Images from conceptual artist Ryan Gander’s Instagram site (Hand out press photograph provided by Holly Featherstone)

“I’m violently, brutally against this ridiculous, nauseating, zombie-aesthetic, rich-kid post-internet-irony screensaver bad art that’s around at the moment: it’s people who are in privileged positions deciding that they want to be artists rather than deciding that they want to make art. Instagram is totally embroiled with that culture and I can’t wait until it’s over.” He’s not a fan of Prince’s Instagram art, and laughs about a comment he saw on Prince’s page: “old guys doing Instagram art is very, very embarrassing”.

The question of popularity is central to Instagram, which is ruled by likes and followers. Prince has more than 100,000 followers, which is a lot for an artist, though nothing compared to celebrities and fashion. Popular doesn’t mean interesting or clever but it might mean saleable.

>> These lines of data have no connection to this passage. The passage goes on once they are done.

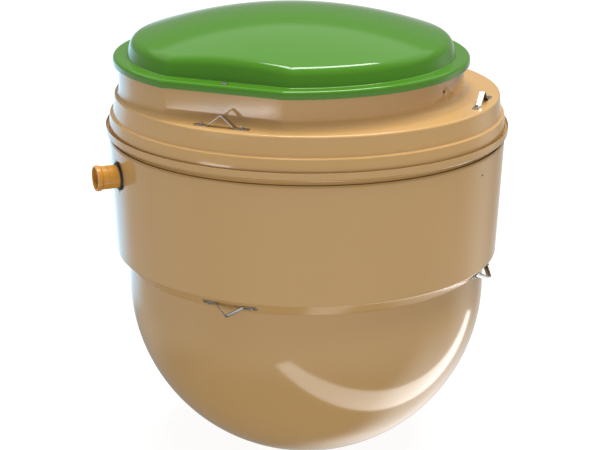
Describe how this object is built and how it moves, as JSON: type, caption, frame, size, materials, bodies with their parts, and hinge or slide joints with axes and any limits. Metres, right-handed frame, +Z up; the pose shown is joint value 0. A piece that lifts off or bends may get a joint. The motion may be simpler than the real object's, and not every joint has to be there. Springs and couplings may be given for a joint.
{
  "type": "household sewage treatment plant",
  "caption": "Round-bottomed tank with a stepped cover, an off-centre access neck and domed lid with one flat side, pipe stubs, and lifting and anchor lugs.",
  "frame": {"origin": "on the tank's axis, in the middle of the flat foot it stands on", "axes": "+Z up along the tank's axis, -Y towards the side seen in front, +X to the right of it"},
  "size_m": [2.0015, 1.94, 2.171],
  "materials": {
    "shell": "beige glass-fibre laminate, satin gloss",
    "lid": "green glass-fibre laminate, glossy",
    "pipe": "ochre drain pipe, satin",
    "rubber": "black sealing rubber",
    "steel": "bent stainless flat bar",
    "fastener": "stainless bolts and plug",
    "brown_plug": "brown moulded plug"
  },
  "bodies": {
    "root": {"tank_bowl": "shell", "tank_drum": "shell", "tank_flange": "shell", "cover_wall": "shell", "cover_deck": "shell", "access_neck": "shell", "lid": "lid", "lid_lock": "steel", "inlet_pipe": "pipe", "outlet_pipe": "pipe", "inlet_gasket": "rubber", "outlet_gasket": "rubber", "lifting_lug_1": "steel", "lifting_lug_1_bolt_1": "fastener", "lifting_lug_1_bolt_2": "fastener", "lifting_lug_2": "steel", "lifting_lug_2_bolt_1": "fastener", "lifting_lug_2_bolt_2": "fastener", "lifting_lug_3": "steel", "lifting_lug_3_bolt_1": "fastener", "lifting_lug_3_bolt_2": "fastener", "anchor_lug_1": "steel", "anchor_lug_1_bolt_1": "fastener", "anchor_lug_1_bolt_2": "fastener", "anchor_lug_2": "steel", "anchor_lug_2_bolt_1": "fastener", "anchor_lug_2_bolt_2": "fastener", "anchor_lug_3": "steel", "anchor_lug_3_bolt_1": "fastener", "anchor_lug_3_bolt_2": "fastener", "anchor_lug_4": "steel", "anchor_lug_4_bolt_1": "fastener", "anchor_lug_4_bolt_2": "fastener", "drum_plug": "fastener", "neck_plug": "brown_plug"}
  },
  "joints": []
}
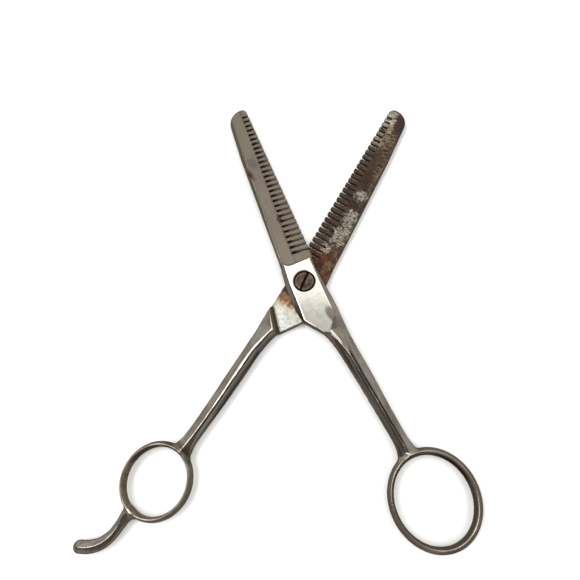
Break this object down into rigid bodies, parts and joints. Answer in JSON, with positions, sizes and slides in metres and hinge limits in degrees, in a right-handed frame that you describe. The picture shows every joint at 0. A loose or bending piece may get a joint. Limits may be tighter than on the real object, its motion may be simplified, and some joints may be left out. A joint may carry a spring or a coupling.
{
  "type": "thinning shears",
  "caption": "Forged thinning shears lying open: toothed blades on a slotted pivot screw, oval finger bows and a fixed curved tang.",
  "frame": {"origin": "on the pivot screw's axis, in the plane the shears lie on, which is the back face of the finger half and the flush end of the screw", "axes": "+Z out of the resting plane along the pivot axis, towards the screw's head; +Y from the pivot towards the blade tips, between the two open blades; +X to the right seen from the head side"},
  "size_m": [0.1198, 0.1561, 0.0057],
  "materials": {
    "plated_steel": "worn nickel plate, polished on the ricasso and dull in the milled comb zone, with small rust spots",
    "rusted_steel": "dark brown rust over the inner face of the blade, with flaked silvery remains of the plating",
    "screw_steel": "dark tarnished brown with a paler rim"
  },
  "bodies": {
    "finger_half": {"finger_half": "rusted_steel"},
    "thumb_half": {"thumb_half": "plated_steel"},
    "pivot_screw": {"pivot_screw": "screw_steel"}
  },
  "joints": [
    {"name": "blade_pivot", "type": "hinge", "parent": "finger_half", "child": "thumb_half", "pos_m": [0, 0, 0.00275], "axis": [0, 0, 1], "range_deg": [-46, 73]},
    {"name": "tension_screw", "type": "hinge", "parent": "finger_half", "child": "pivot_screw", "pos_m": [0, 0, 0.00275], "axis": [0, 0, 1], "range_deg": [-90, 90]}
  ]
}
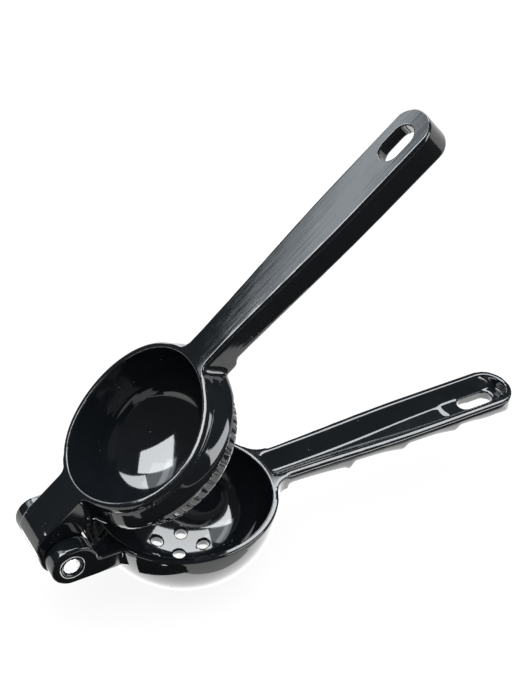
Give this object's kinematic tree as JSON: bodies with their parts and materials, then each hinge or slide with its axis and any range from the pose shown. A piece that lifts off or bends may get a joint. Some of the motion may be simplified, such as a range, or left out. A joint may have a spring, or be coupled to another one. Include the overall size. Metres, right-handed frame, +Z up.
{
  "type": "hinged lemon squeezer",
  "caption": "Hand squeezer with a strainer bowl on one lever arm and a ribbed press cup on the other, joined by a pin at one end.",
  "frame": {"origin": "centre of the bowl's flat underside, the face it stands on", "axes": "+Z up along the bowl's axis, +X along the lower handle away from the hinge, +Y along the hinge pin"},
  "size_m": [0.2107, 0.072, 0.1716],
  "materials": {
    "coat": "glossy near-black enamel over a cast aluminium body",
    "pin_steel": "bare bright steel with a plain turned end"
  },
  "bodies": {
    "lower": {"lower_arm": "coat", "hinge_pin": "pin_steel"},
    "upper": {"upper_arm": "coat"}
  },
  "joints": [
    {"name": "squeeze", "type": "hinge", "parent": "lower", "child": "upper", "pos_m": [-0.0522, 0, 0.0327], "axis": [0, -1, 0], "range_deg": [-39.4, 110]}
  ]
}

“They have algorithms which trawl social media for what will be the next hot thing,” says Gander. “It seems ludicrous to me that someone would select the works they choose for a private collection on the advice of someone who knows nothing about art but has an algorithm... It’s disgusting, it’s ethically revolting.”

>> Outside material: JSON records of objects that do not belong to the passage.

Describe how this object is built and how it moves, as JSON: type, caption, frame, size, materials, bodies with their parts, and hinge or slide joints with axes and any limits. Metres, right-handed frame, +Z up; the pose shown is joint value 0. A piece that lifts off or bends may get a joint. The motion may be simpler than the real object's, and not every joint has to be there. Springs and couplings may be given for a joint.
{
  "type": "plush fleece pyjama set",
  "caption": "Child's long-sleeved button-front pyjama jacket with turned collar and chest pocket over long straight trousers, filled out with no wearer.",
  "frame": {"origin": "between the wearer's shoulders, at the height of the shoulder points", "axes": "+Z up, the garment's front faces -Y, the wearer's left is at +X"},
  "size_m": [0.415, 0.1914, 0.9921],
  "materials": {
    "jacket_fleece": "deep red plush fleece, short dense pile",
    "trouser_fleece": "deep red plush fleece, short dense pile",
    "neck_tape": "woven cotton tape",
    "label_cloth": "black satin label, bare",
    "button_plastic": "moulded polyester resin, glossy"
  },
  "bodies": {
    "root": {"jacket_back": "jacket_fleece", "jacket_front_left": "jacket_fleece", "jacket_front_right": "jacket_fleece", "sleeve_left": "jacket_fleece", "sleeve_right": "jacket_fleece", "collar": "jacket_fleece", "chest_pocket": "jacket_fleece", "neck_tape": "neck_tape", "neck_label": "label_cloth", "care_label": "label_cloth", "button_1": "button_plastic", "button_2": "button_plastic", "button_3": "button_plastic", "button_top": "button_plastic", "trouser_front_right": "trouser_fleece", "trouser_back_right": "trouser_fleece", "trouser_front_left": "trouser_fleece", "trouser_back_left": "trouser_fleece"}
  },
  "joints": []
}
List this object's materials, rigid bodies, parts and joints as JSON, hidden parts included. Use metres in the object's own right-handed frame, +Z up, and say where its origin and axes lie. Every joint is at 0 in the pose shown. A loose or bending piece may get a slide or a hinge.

Popular isn’t always as it appears because it’s easy to buy followers on Instagram, a phenomenon which Dutch artist Constant Dullaart has made an artwork about. For his project High Retention, Slow Delivery (a reference to adverts about followers on social media), he bought 2.5 million followers for just over £3,000 and shared them out among 30 accounts, which ultimately gave everyone 100,000 followers each. “Followers represent social capital, which has an influence on monetary capital. Artists post and sell work through Instagram, and they get picked up by galleries because of it. When the art world is active on Instagram it does mean something,” he says. So why don’t these artists turn their back on the site, and sign out?

Ryan Gander laughs at the thought. “It’s quite addictive, the contradiction is impossible. There’s a compulsion to look but most of the things on it irritate me, that’s the problem.”